Voire mais si ie couure ledit parterre paué de terre, et que ie seme quelque chose dessus, les eaux qui passeront submergeront les semences que i’y auray semées.

Practique.

Tu as fort mal retenu le propos que ie t’ay dit plusieurs fois, que les terres spongieuses et labourées ne peuuent contenir l’eau, parquoy tu dois entendre que les pluyes qui tomberont dedans ton parterre descendront à trauers des terres iusques sur le paué et trouuant la pente d’iceluy, descendront iusques au sable qui sera ioignant les receptacles, et en continuant passeront à trauers des sables, pour se rendre iusques au premier. Cela te doit bien faire considerer que les eaux des pluyes qui tombent par les montagnes, terriers et toutes places qui ont inclination vers le costé des riuieres ou fontaines, ne s’y rendent pas si soudain.

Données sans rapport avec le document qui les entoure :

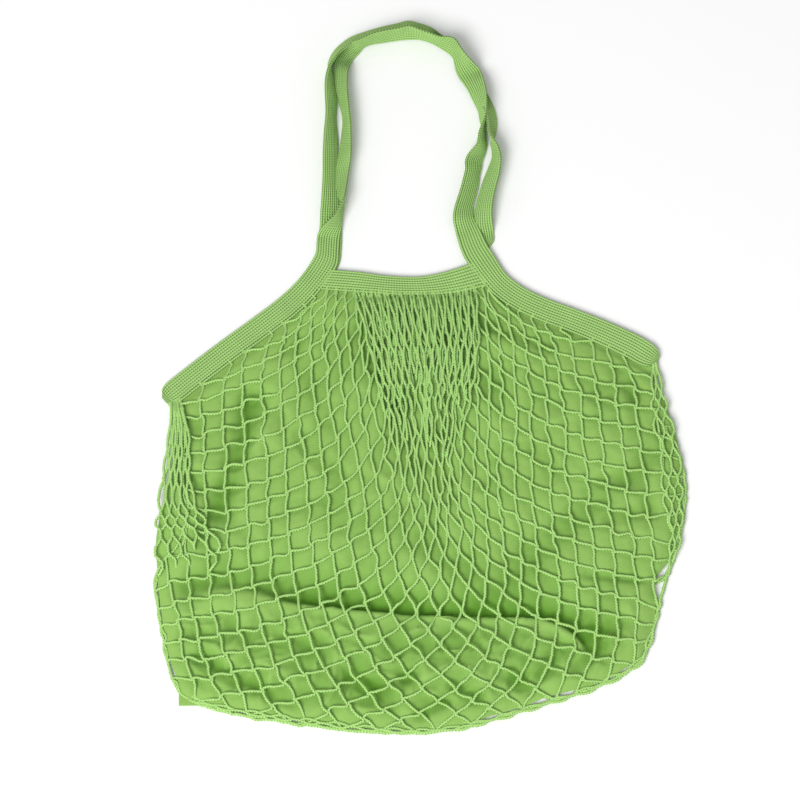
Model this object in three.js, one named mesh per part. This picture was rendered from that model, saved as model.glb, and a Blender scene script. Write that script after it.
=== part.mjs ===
// A mesh market bag with a cloth lining, lying flat and empty with its front up.
// Millimetres, +Z up: X runs across the bag and Y from its bottom to its two handles.
// The origin is the bottom centre of the whole bag's box.

import * as THREE from 'three';

const NET_COLOUR = 0xa5ce78;
const LINING_COLOUR = 0x8eb660;
const TAPE_COLOUR = 0x9bc275;

// Thicknesses and clearances
const TAPE = 2.2;
const GAP = 0.35;
const SHEET = 1.4;
const STRAND_HEIGHT = 1.8;
const STRAND_HALF_WIDTH = 1.2;
const EDGE_HEIGHT = 5;
const WALL = 2.2;

// How high the flat bag stands: it rounds up from its edge, and fills out low down
const RISE = 10;
const RISE_REACH = 28;
const BELLY = { x: 10, y: -165, height: 5, acrossX: 120, acrossY: 70 };
const CREASE = { left: [-115, -178], right: [125, -212], sag: -14, depth: 3, width: 14 };

// The net's mesh: two families of strands, each turning from steep to flat across the bag
const NET_TOP = { x: -9.1, y: 55.9 };
const FALLING_RIGHT = { side: 16.86, steep: 93, flat: 1.4, middle: 9.22, spread: 3.76, sink: 0 };
const FALLING_LEFT = { side: 18.04, steep: 96.3, flat: 20.4, middle: 8.17, spread: 1.9, sink: 3.4 };
const SINK_FROM = 15;
const SINK_EASE = 1.5;
const STEPS_BACK = 18;
const STEPS_ON = 26;
const EDGE_GAP = 0.5;
const CELL_MARGIN = 1;
const LARGEST_INSET = 0.55;
const SMALLEST_OPENING = 0.05;
const GATHERED = { from: -120, to: 0 };
const SPACING_ROUNDS = { edge: 60, mouth: 400 };
const EASING = { rounds: 40, share: 0.6, nearEdge: 0.1 };

// The lining inside the net
const LINING_INSET = 3.6;
const LINING_BELOW = 0.8;
const LINING_FLOOR = SHEET + 0.4;
const PUFF = 1.4;
const PUFF_SHARE = 0.12;

// Tapes: centre line and width, first the shoulders that both halves share
const SHOULDER_WIDTH = 20;
const LEFT_SHOULDER = [
  [-199, -31, 10], [-195.5, -22, 16], [-187, -12.5, 19], [-171, -0.5, 20],
  [-151.5, 15.5, 20], [-128.5, 33.5, 20], [-105.5, 52.5, 20], [-91, 67.5, 20],
];
const RIGHT_SHOULDER = [
  [64, 74, 20], [73, 65.5, 20], [85, 57.5, 20], [103, 48.5, 20],
  [129.5, 39.5, 20], [154.5, 31.5, 20], [171, 24, 20], [182.5, 16, 18], [187.5, 7, 14], [189.5, -1, 10],
];
const FRONT_HANDLE = [
  [-80.5, 82, 20], [-76.5, 97, 18], [-75, 111, 15.5], [-70.5, 123, 12], [-64, 136, 8],
  [-63, 155, 11], [-62, 174, 12], [-59, 194, 8], [-58.5, 216, 8], [-61, 238, 8],
  [-62, 256, 12], [-58, 274, 14], [-46.5, 285.5, 13], [-31, 290, 9], [-12, 293.5, 8],
  [4, 290.5, 8], [20, 286.5, 11], [31, 276, 12], [39.5, 259, 15.5], [48.5, 243, 14.5],
  [53, 222, 8.5], [52.5, 204, 9], [49.5, 189, 13], [41.5, 157, 15.5], [36, 134, 15.5],
  [38, 119, 16], [45, 103, 18], [53, 89, 19],
];
const BACK_HANDLE = [
  [-81, 82, 20], [-73.5, 97, 17], [-70, 110, 15.5], [-72, 123, 14], [-75, 147, 10],
  [-73, 170, 11], [-72, 200, 11.5], [-71.5, 236, 11], [-71.5, 256, 8], [-66, 277, 8],
  [-53, 288.5, 8], [-31, 296.5, 8], [-10, 301, 8], [8, 297.5, 8], [22, 288.5, 8],
  [33, 275, 9], [41, 257, 9], [50, 243, 9], [57, 229, 8], [61, 207, 8],
  [63, 186, 8], [61, 169, 9.5], [56.5, 151, 14], [54, 134, 17], [52, 116, 18],
  [51, 103, 18], [54.5, 90, 19],
];
const HANDLE_WIDTH = 18;
const FRONT_HANDLE_LEVEL = 2 * TAPE + 2 * GAP;
const TAPE_STEP = 9;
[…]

Car si ainsi estoit toutes sources tariroyent en Esté : mais par ce que les eaux qui sont tombees durant l’Hyuer sur les terres ne peuuent passer promptement, mais petit à petit descendent iusques à ce qu’elles ayent trouué la terre foncée de quelque chose, et quand elles ont trouué le roc elles suyuent la partie inclinée, se rendant és riuieres, de là vient qu’au dessouz desdites riuieres, il y a plusieurs sources continuelles : et par ainsi, ne pouuant passer que peu à peu, toutes sources sont entretenues depuis la fin d’vn hyuer iusques à l’autre.

Theorique.

Tu m’as donné le desseing de trois fontaines, deux és montaignes et vne en plat pays : mais d’autant que celle du plat pays ne se peut faire sans frais, et tous n’ont pas la commodité des montagnes, ne me sçaurois tu donner quelque inuention, de laquelle les laboureurs se puissent aider en plat pays, sans estre contrains de pauer la sole ? parce que tous n’ont pas la puissance d’auoir du paué : mesme qu’il y a plusieurs campagnes où l’on ne sçauroit trouuer ny pierre, ny brique, ny terre argileuse.

Practique.

Si i’estois homme de village, et que mon habitation fut en plaine campagne, i’aurois espoir de trouuer moyen de faire quelque fontaine pour la prouision de ma famille.